McKinnon pegs 1996-97 end stocks at 900,000 tonnes, while Strychar estimates them at 725,000 tonnes.
Strychar expects fewer farmers to feed oats to livestock this year because of the crop’s premium to feed barley.
He also expects exports to the U.S. to be down slightly because farmers there boosted production by about 475,000 tonnes and have been selling it off the combine.
This increase has been holding down U.S. oat prices, which are tracked by Canadian prices.
Strychar said higher U.S. production could mean lower demand from U.S. mills for Canadian milling oats for the next several months. Also, Scandinavian oat producers will likely ship as many oats to the U.S. as they did last year.
But analysts say domestic milling consumption will rise by about 50,000 tonnes as the new Can-Oat mill comes on line at Saskatoon.
By the end of the crop year, Strychar expects closing stocks of 500,000 tonnes, well below the 10-year average of 700,000 tonnes.
“It’s enough for us to function with, but any harvesting problems this fall could really tighten prices up,” he said.

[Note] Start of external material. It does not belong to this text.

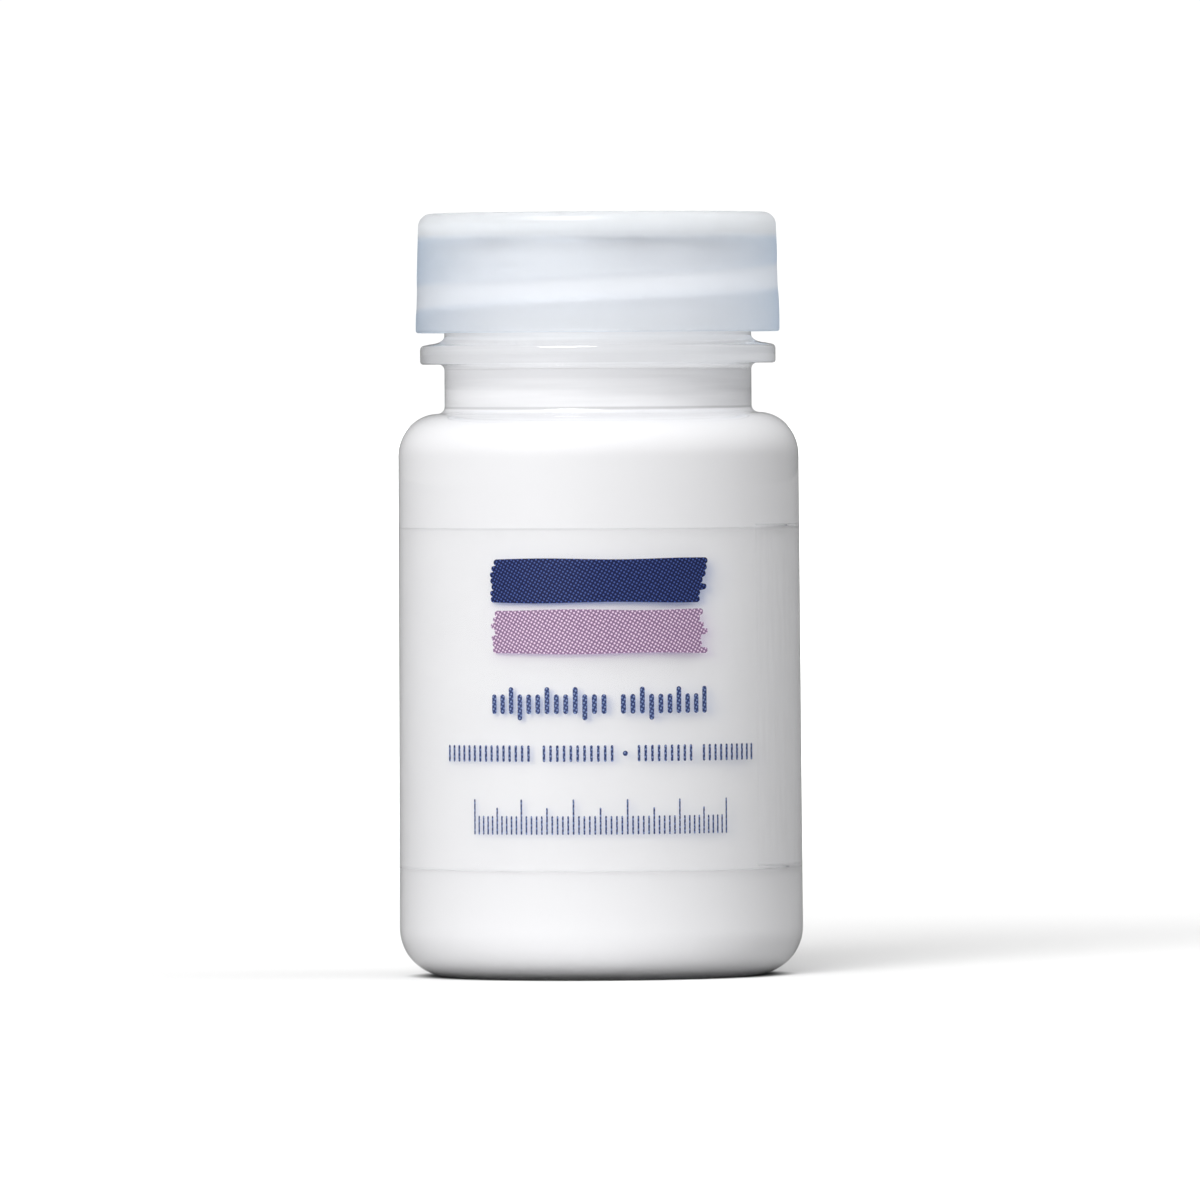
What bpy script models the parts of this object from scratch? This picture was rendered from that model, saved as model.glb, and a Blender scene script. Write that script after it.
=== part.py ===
"""A two-ounce paint jar: a clear plastic jar full of paint, its wrap-round film label, and a screw cap with a liner.

Metres, +Z up. The origin is on the jar's axis, in the plane that it stands on. The front is towards -Y.
"""

import math

import bmesh
import bpy
from mathutils import Matrix, Vector

MM = 0.001
SIDES = 64  # facets round each turned piece, the same for all, so that nested walls stay parallel
STEP_ANGLE = 2 * math.pi / SIDES
MERGE = 0.01 * MM

# Jar: a stretch-blown body under a moulded neck, with a 33 mm one-turn screw finish
BODY_RADIUS = 19.5 * MM
BODY_TAPER = 0.07 * MM  # the body is this much narrower at the shoulder, and wider at the foot
BODY_WALL = 0.85 * MM
FOOT_ROUND = 4.65 * MM
FOOT_FLAT = 1.5 * MM  # width of the flat ring that the jar stands on
FLOOR_THICKNESS = 1.0 * MM
PUSH_UP = 1.5 * MM  # height of the dome under the floor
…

Because of adequate supplies in North America, oats will be priced as a feed grain, Duvenaud explained.
“For its value to increase dramatically, we’d have to have the price of feed grain increase, which might well happen,” he said.
Few ups and downs
McKinnon expects prices to be in the $150 to $180 per tonne range for No. 3 oats, in-store Minneapolis. Last year, Agriculture Canada said the average price was $174 per tonne.
“I don’t think we have a tremendous amount of downside right now,” said Strychar. “There’s just not enough oats to really flood the market, to drive prices down to $1.20 a bushel.
“On the other hand, I don’t think you’ll see a 30 cent run-up either, unless there’s a problem with feed grains worldwide.”
Analysts are recommending farmers sell 20 to 30 percent of their crop now, and watch for rallies to make further sales.
Duvenaud said he’s treating current prices as a floor and is looking for them to gradually work their way higher through the winter.
Added Strychar: “I just really wouldn’t want to be dumping the crop right now.”